Da wird die Züchtung in den nächsten Jahren eine wichtige Rolle spielen: Weizensorten, die mit den modernen Genscheren resistent gegen Mehltau werden und Obstbäume, die mit gentechnisch eingebauten Erbinformationen dem Apfelschorf Paroli bieten, könnten Ernte-Einbußen verringern. Die EU-Kommission schlägt daher eine teilweise Neubeurteilung der Entscheidung des Europäischen Gerichtshofes vor, weil viele für die Pflanzenzüchtung interessante gentechnische Veränderungen nicht von natürlichen Mutationen zu unterscheiden sind.
Werden die Biobauern mitspielen?
Nein. Die Biobauern werden das strikte Verbot von Gentechnologie nicht aufgeben. Aber in der konventionellen Landwirtschaft wird die Gentechnik wohl bald eine wichtige Rolle spielen, um die Welternährung zu sichern.
Wie kann die Politik eine nachhaltige Landwirtschaft durchsetzen?

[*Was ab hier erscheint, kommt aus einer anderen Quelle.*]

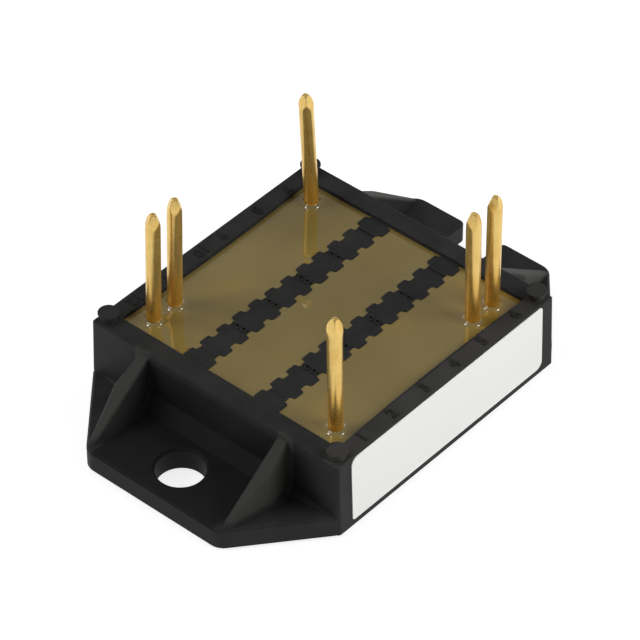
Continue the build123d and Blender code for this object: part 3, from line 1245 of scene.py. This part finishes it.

Hier in Europa wird vermutlich die Umstellung der Direktzahlungen für die Landwirtschaft eine entscheidende Rolle spielen. Anders als bisher werden die Bauern weniger und nach einigen Jahren wohl gar keinen Zuschuss zum Einkommen mehr erhalten. Stattdessen werden sie für den Schutz der Biodiversität und der Bodenfruchtbarkeit, für Klimaschutz und artgerechtere Tierhaltung bezahlt werden.